As for the comparisons with Law, while therapists might attend meetings and spend time writing reports etc, I think the work lends itself really well to fiction as it's about two or more people in a relationship: cue dialogue and soul-searching! I think a couple of the novels I've reviewed earlier for the series, particularly perhaps The Delivery Room comes quite close, and, if I didn't know that therapists are supposed to have supervision, I'd have thought it an excellent read.
Thank you for your interest and pushing me a bit further with my thoughts.

Reply
Norah Colvin link
11/12/2014 03:59:50 pm

Thanks for the clarification, Anne. While I have read few of these novels, reading your reviews and understanding how these books are true to, and where they deviate from, established professional practices would help me appreciate them more as I was reading. Sometimes while reading a novel, or watching a movie, events seem totally believable. At other times I wonder, "Would that really happen?" I think that question diminishes enjoyment a little because, for a story to work, it must be totally believable, within its context. I can see how deviations from accepted practices would reduce your enjoyment of a book. While readers must suspend disbelief to a certain extent, inconsistencies detract greatly from overall enjoyment. Perhaps readers with less insider knowledge may enjoy them more? I have certainly seen movies and read novels about which I share your husband's criticism of characters putting themselves needlessly, and against their better judgement, in risky situations.

Reply
Annecdotist
12/12/2014 09:05:28 am

Thanks, Norah, and thanks for pushing me to clarify further. Interestingly, especially given my response to Geoff (yes, I know you're not Geoff) I DO have a clinical psychologist in Sugar and Snails!
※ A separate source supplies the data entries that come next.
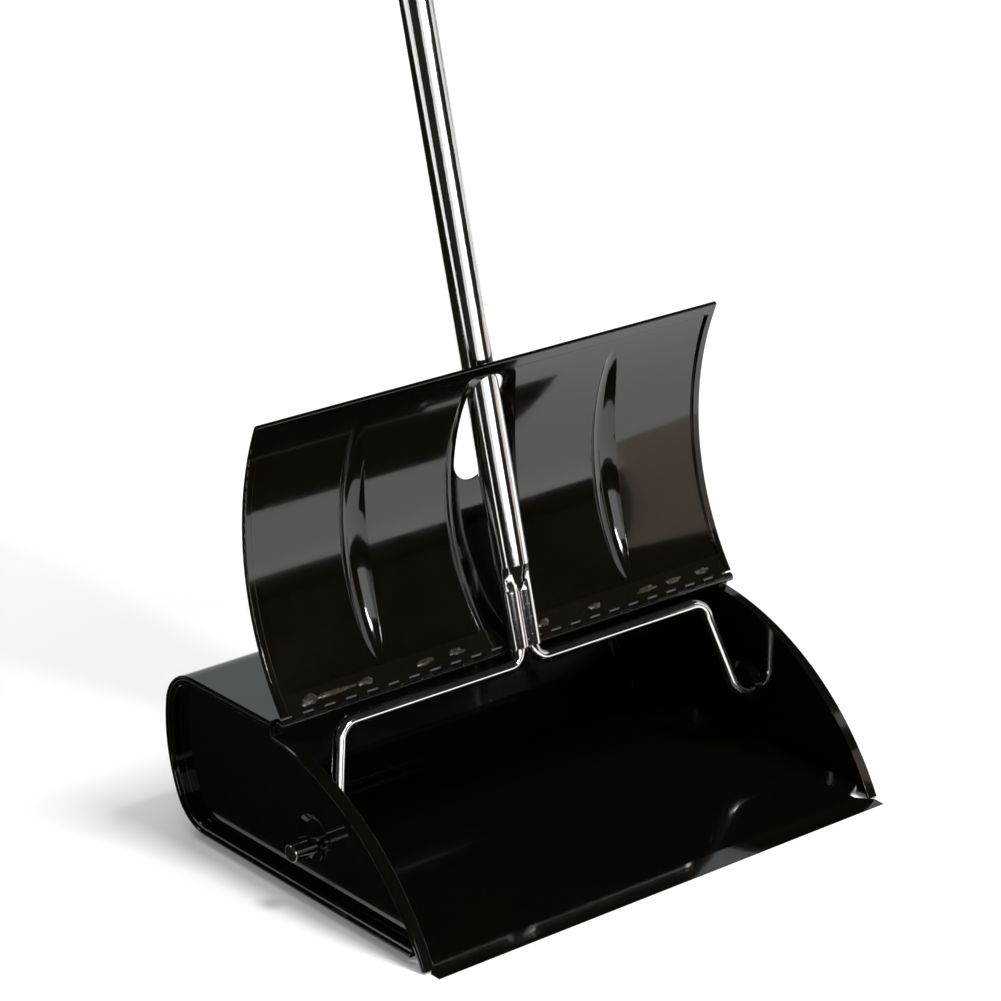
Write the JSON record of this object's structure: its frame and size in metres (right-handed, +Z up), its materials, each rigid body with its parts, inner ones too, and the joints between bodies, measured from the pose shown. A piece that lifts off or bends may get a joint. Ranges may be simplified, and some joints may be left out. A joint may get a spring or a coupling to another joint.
{
  "type": "lobby dust pan",
  "caption": "Upright steel dust pan with folded end seams, a hinged curved lid slotted for the handle, and a long chrome handle on a wire bail that turns in the end panels.",
  "frame": {"origin": "middle of the front edge of the lip, on the floor", "axes": "+X to the right along the lid hinge seen from the front, +Y from the lip towards the back of the pan, +Z up"},
  "size_m": [0.3254, 0.3351, 0.9038],
  "materials": {
    "black_enamel": "gloss black baked enamel",
    "chrome_plate": "bright chrome plate",
    "pin_steel": "drawn wire",
    "grip_plastic": "matt black moulded sleeve",
    "cap_plastic": "satin black moulding"
  },
  "bodies": {
    "pan": {"pan_shell": "black_enamel", "side_panel_right": "black_enamel", "side_panel_left": "black_enamel", "hinge_leaf_pan": "black_enamel", "hinge_pin": "pin_steel"},
    "lid": {"lid_panel": "black_enamel", "hinge_leaf_lid": "black_enamel"},
    "handle": {"bail_wire_right": "chrome_plate", "bail_wire_left": "chrome_plate", "wire_cap_right": "chrome_plate", "wire_cap_left": "chrome_plate", "handle_tube": "chrome_plate", "handle_grip": "grip_plastic", "hang_cap": "cap_plastic"}
  },
  "joints": [
    {"name": "handle_pivot", "type": "hinge", "parent": "pan", "child": "handle", "pos_m": [0, 0.098, 0.033], "axis": [1, 0, 0], "range_deg": [0, 92.2]},
    {"name": "lid_hinge", "type": "hinge", "parent": "pan", "child": "lid", "pos_m": [0, 0.1215, 0.0894], "axis": [1, 0, 0], "range_deg": [0, 131]}
  ],
  "couplings": [
    {"joint": "lid_hinge", "follows": "handle_pivot", "ratio": 1.42}
  ]
}
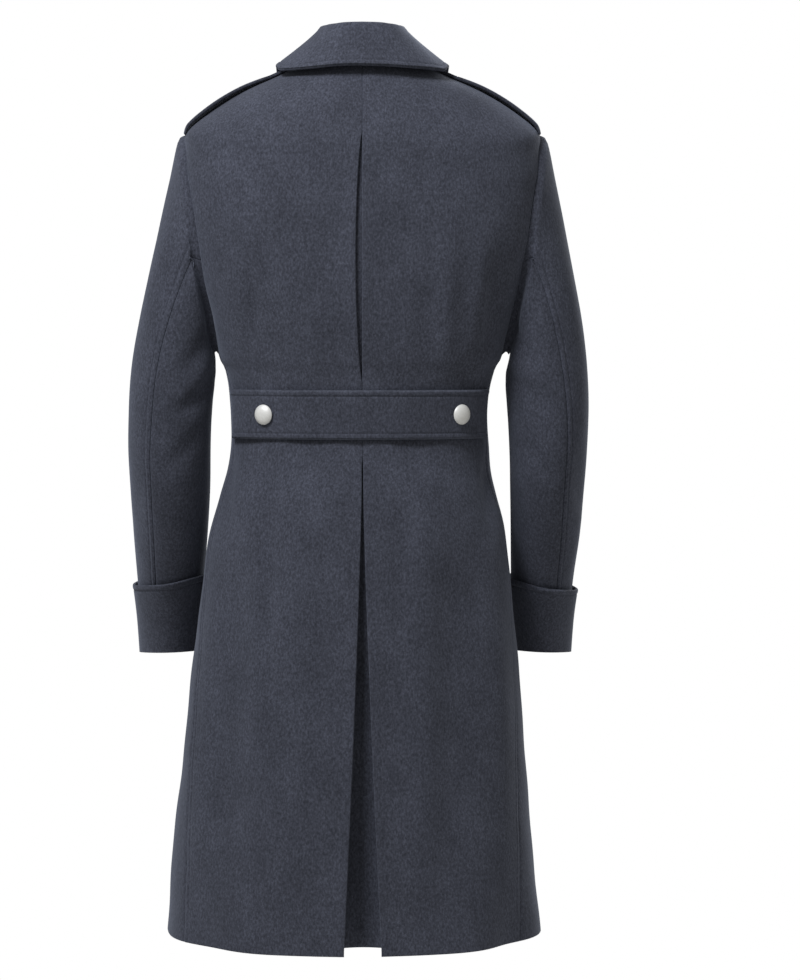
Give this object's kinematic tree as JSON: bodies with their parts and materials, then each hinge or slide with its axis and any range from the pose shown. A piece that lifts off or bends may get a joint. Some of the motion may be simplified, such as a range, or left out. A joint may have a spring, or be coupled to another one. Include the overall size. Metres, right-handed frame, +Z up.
{
  "type": "military greatcoat",
  "caption": "Long double-breasted greatcoat in heavy wool with a turned-down collar, shoulder straps, half belt, turn-back cuffs and back pleats, in its hollow worn form.",
  "frame": {"origin": "on the midline at the level of the neck seam at the back, inside the neck opening, where the wearer holds the coat up", "axes": "+Z up, -Y out of the front, +Y out of the back, +X towards the wearer's left"},
  "size_m": [0.5803, 0.3413, 1.1481],
  "materials": {
    "wool_body": "napped blue-grey wool melton, matt with a soft sheen",
    "wool_trim": "napped blue-grey wool melton in two layers, matt",
    "wool_shade": "blue-grey wool melton inside the pleats, matt",
    "button_metal": "plain domed silver-coloured metal, satin"
  },
  "bodies": {
    "root": {"back_left": "wool_body", "back_right": "wool_body", "upper_pleat_underlay": "wool_shade", "skirt_pleat_underlay": "wool_shade", "front_left": "wool_body", "front_right": "wool_body", "collar": "wool_body", "shoulder_strap_left": "wool_body", "shoulder_strap_right": "wool_body", "half_belt": "wool_trim", "top_sleeve_left": "wool_body", "top_sleeve_right": "wool_body", "under_sleeve_left": "wool_trim", "under_sleeve_right": "wool_trim", "cuff_left": "wool_trim", "cuff_right": "wool_trim", "belt_button_left": "button_metal", "belt_button_right": "button_metal", "front_button_left_1": "button_metal", "front_button_left_2": "button_metal", "front_button_left_3": "button_metal", "front_button_left_4": "button_metal", "front_button_right_1": "button_metal", "front_button_right_2": "button_metal", "front_button_right_3": "button_metal", "front_button_right_4": "button_metal"}
  },
  "joints": []
}
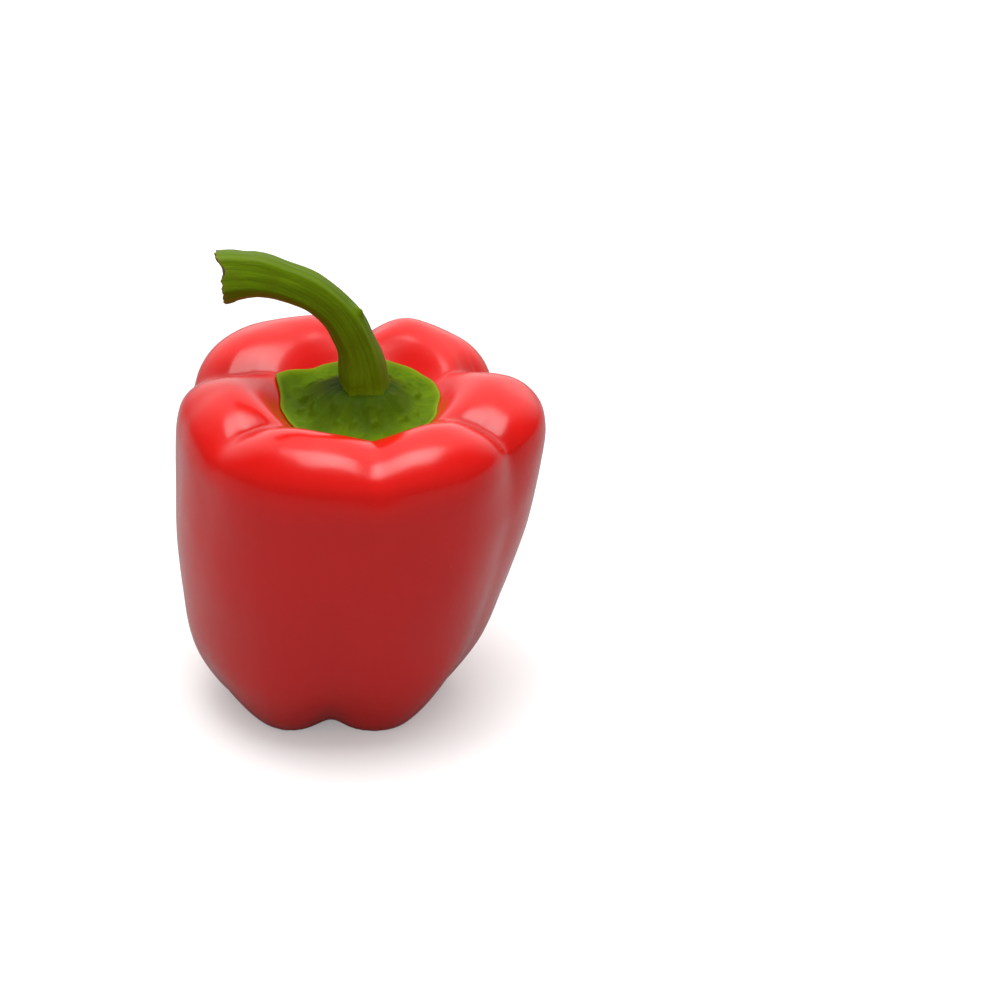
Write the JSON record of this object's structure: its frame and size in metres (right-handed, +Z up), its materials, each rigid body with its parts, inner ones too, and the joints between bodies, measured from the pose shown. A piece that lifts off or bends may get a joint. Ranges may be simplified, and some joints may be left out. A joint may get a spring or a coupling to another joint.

Just a small role delivering a rather pleasant intervention of which (fortunately) I have no direct experience, but I hope I've portrayed it accurately. It must have slipped my mind given that it's not actually therapy as I would think of it (and such a pity as proper therapy might have been quite helpful).
Anyway, that's not what you asked about and yes I think people with less knowledge would get more enjoyment from any of these novels. But I have renewed my belief in this project having been recently reminded of a couple of friends who have not been as well served by therapists as they should have been.
But we do have to feel we can let ourselves go and trust the writer to enjoy fiction IMO and any anomaly gets in the way of that. Actually, I'm quite gullible as a reader, happy to be carried along and trusting everything, even with a narrator you're not supposed to trust, until it crosses some kind of threshold.